• _DATA ROWS_
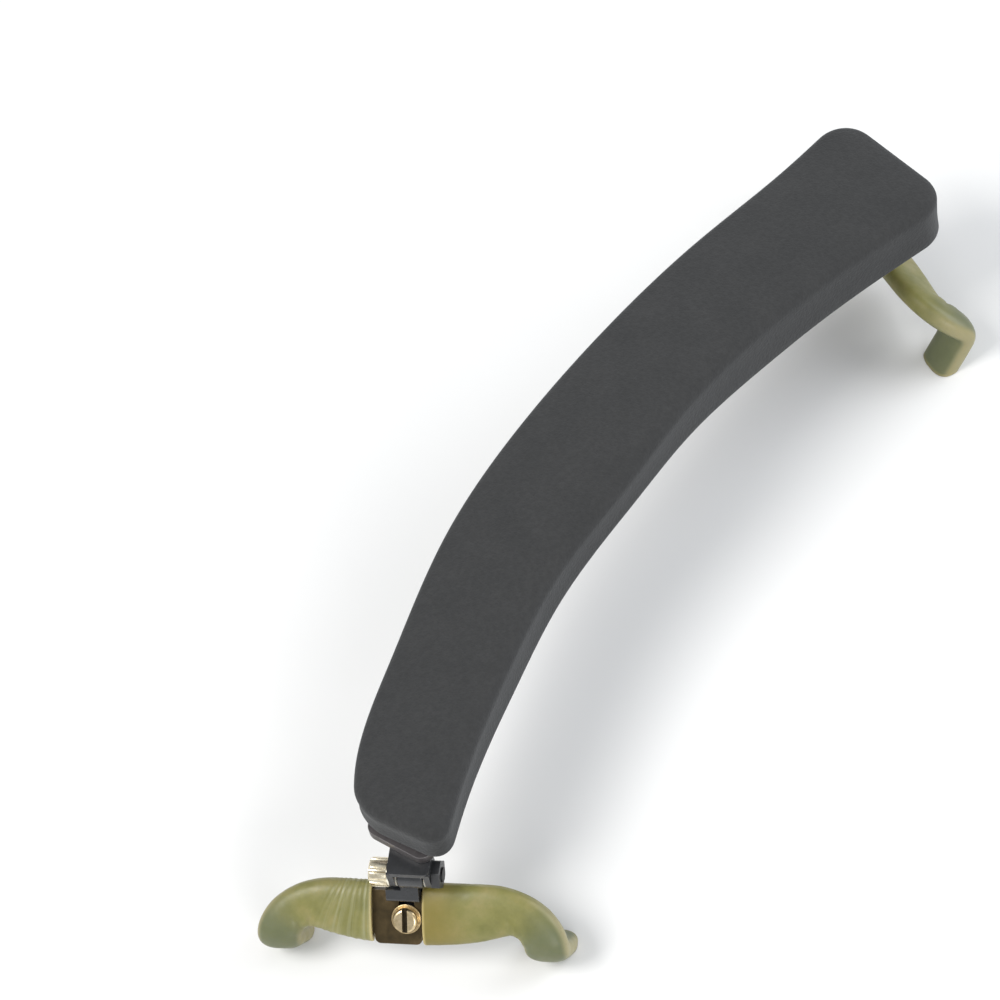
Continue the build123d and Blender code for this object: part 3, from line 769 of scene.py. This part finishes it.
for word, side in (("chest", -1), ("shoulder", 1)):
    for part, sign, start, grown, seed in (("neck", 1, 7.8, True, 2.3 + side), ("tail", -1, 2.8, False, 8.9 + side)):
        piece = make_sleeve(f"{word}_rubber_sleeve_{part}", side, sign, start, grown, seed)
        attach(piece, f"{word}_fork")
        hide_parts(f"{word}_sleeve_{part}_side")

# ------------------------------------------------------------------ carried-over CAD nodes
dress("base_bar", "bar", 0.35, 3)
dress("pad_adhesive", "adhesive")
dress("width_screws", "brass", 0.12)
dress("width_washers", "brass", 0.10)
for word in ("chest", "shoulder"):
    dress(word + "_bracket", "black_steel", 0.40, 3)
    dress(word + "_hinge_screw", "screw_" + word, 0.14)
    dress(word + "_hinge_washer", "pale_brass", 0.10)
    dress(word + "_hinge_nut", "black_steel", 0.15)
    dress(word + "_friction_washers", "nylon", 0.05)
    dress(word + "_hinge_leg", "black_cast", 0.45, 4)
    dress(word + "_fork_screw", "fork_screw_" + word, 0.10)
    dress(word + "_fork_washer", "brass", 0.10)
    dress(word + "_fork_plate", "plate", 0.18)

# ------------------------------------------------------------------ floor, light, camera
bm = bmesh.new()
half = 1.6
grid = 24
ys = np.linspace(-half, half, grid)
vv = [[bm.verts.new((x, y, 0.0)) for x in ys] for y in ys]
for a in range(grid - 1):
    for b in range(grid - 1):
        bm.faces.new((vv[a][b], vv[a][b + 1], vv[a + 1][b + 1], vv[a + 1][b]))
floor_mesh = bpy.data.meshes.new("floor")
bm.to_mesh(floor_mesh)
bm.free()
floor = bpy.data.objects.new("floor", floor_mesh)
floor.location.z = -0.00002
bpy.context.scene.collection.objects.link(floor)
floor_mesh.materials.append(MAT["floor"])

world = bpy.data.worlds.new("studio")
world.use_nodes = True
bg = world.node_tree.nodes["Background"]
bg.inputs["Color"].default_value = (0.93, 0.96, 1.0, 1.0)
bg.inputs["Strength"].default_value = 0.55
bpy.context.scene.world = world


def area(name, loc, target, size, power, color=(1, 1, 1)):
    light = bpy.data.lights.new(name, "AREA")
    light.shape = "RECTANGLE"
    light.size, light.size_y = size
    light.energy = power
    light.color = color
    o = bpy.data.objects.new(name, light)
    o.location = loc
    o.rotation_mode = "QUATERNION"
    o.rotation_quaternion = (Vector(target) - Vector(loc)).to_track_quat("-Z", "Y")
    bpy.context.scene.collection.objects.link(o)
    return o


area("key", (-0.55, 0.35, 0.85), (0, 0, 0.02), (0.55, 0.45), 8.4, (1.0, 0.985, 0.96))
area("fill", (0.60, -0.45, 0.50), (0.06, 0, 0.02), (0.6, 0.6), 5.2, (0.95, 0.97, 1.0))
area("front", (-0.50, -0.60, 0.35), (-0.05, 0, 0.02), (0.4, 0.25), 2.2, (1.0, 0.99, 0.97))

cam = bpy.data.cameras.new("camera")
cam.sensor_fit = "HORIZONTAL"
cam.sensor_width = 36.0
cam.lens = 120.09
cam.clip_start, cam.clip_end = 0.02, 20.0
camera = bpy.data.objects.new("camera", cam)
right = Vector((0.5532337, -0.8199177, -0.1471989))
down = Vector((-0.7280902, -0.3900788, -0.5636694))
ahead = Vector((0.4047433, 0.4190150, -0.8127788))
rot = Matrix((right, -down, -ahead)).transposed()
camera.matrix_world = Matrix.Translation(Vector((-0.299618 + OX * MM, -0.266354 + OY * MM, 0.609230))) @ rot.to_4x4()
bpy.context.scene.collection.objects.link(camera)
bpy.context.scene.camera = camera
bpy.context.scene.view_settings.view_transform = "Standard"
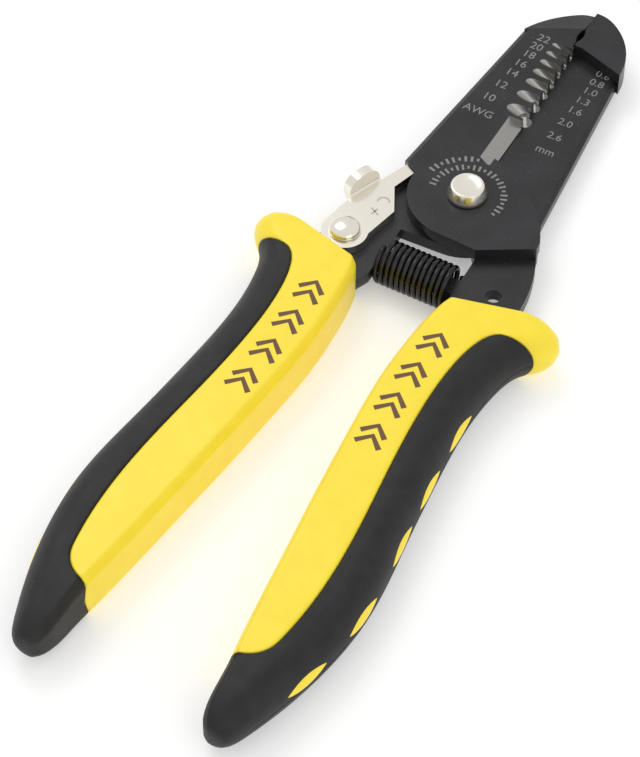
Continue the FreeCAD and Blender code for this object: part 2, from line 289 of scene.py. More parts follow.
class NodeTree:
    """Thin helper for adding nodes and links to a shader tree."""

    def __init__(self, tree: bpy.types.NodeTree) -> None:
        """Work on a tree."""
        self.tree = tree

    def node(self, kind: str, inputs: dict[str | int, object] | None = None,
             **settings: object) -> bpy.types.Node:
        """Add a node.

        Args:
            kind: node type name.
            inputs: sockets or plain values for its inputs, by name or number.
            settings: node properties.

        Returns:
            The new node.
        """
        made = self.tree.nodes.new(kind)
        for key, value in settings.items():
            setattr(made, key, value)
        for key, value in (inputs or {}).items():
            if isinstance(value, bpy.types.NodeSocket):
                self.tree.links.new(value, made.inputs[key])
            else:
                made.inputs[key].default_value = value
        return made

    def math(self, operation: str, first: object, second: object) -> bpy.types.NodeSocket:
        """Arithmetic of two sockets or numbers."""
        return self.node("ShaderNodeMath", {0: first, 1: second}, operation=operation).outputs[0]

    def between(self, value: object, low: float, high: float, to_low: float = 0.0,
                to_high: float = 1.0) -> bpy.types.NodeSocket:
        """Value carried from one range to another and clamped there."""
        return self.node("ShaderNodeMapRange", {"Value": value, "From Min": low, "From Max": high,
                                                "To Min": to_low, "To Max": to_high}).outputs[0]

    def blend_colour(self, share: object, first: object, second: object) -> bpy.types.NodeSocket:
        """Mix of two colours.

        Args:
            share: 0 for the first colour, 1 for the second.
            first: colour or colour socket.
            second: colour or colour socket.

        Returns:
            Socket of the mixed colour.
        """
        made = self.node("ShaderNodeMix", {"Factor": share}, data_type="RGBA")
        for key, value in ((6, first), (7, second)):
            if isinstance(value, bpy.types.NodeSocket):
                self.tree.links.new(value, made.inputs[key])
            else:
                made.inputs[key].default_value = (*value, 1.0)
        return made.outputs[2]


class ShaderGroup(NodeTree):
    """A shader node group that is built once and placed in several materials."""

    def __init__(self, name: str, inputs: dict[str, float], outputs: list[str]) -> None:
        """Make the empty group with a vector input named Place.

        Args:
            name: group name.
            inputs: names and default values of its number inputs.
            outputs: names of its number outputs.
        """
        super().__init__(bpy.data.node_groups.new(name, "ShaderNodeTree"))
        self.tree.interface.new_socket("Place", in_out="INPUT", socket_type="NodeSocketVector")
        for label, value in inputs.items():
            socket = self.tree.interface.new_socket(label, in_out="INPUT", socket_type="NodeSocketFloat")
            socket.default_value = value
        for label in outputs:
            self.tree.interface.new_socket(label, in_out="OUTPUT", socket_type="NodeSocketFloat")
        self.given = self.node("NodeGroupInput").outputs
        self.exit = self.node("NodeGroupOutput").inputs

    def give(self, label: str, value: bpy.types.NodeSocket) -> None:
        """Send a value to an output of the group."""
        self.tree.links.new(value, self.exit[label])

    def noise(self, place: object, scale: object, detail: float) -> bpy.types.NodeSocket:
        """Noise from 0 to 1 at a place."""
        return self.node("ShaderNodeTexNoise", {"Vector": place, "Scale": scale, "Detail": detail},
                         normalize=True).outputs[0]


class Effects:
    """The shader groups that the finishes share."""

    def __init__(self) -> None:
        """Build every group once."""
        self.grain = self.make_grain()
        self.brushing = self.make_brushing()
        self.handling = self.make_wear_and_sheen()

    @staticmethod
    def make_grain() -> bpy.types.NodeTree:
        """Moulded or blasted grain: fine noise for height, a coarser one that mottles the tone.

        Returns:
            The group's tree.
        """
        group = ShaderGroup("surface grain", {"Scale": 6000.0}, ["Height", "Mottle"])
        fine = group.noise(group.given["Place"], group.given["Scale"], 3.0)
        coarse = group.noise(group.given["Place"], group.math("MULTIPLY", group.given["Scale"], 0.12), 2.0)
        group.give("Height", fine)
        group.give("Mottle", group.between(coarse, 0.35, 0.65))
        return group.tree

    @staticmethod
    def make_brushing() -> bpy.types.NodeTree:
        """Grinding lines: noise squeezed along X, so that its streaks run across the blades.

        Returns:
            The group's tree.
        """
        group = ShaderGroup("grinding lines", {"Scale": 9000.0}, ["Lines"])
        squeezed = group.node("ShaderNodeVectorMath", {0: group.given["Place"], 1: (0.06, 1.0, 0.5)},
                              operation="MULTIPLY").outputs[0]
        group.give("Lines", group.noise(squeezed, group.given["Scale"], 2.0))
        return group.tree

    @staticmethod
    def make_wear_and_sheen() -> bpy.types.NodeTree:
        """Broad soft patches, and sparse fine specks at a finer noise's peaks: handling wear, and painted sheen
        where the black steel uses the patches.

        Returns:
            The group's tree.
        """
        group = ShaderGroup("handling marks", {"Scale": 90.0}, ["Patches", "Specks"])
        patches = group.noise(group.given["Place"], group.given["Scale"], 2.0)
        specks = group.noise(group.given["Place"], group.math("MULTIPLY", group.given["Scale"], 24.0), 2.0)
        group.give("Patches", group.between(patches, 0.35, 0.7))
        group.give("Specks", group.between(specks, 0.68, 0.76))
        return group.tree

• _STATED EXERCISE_
Go back over the listing above and copy exactly the lines that begin at the line with "Continue the FreeCAD" and stop after the line with "second: colour or colour socket."; leave out every other line.

• _ANSWER TO THIS TASK_
Continue the FreeCAD and Blender code for this object: part 2, from line 289 of scene.py. More parts follow.
class NodeTree:
    """Thin helper for adding nodes and links to a shader tree."""

    def __init__(self, tree: bpy.types.NodeTree) -> None:
        """Work on a tree."""
        self.tree = tree

    def node(self, kind: str, inputs: dict[str | int, object] | None = None,
             **settings: object) -> bpy.types.Node:
        """Add a node.

        Args:
            kind: node type name.
            inputs: sockets or plain values for its inputs, by name or number.
            settings: node properties.

        Returns:
            The new node.
        """
        made = self.tree.nodes.new(kind)
        for key, value in settings.items():
            setattr(made, key, value)
        for key, value in (inputs or {}).items():
            if isinstance(value, bpy.types.NodeSocket):
                self.tree.links.new(value, made.inputs[key])
            else:
                made.inputs[key].default_value = value
        return made

    def math(self, operation: str, first: object, second: object) -> bpy.types.NodeSocket:
        """Arithmetic of two sockets or numbers."""
        return self.node("ShaderNodeMath", {0: first, 1: second}, operation=operation).outputs[0]

    def between(self, value: object, low: float, high: float, to_low: float = 0.0,
                to_high: float = 1.0) -> bpy.types.NodeSocket:
        """Value carried from one range to another and clamped there."""
        return self.node("ShaderNodeMapRange", {"Value": value, "From Min": low, "From Max": high,
                                                "To Min": to_low, "To Max": to_high}).outputs[0]

    def blend_colour(self, share: object, first: object, second: object) -> bpy.types.NodeSocket:
        """Mix of two colours.

        Args:
            share: 0 for the first colour, 1 for the second.
            first: colour or colour socket.
            second: colour or colour socket.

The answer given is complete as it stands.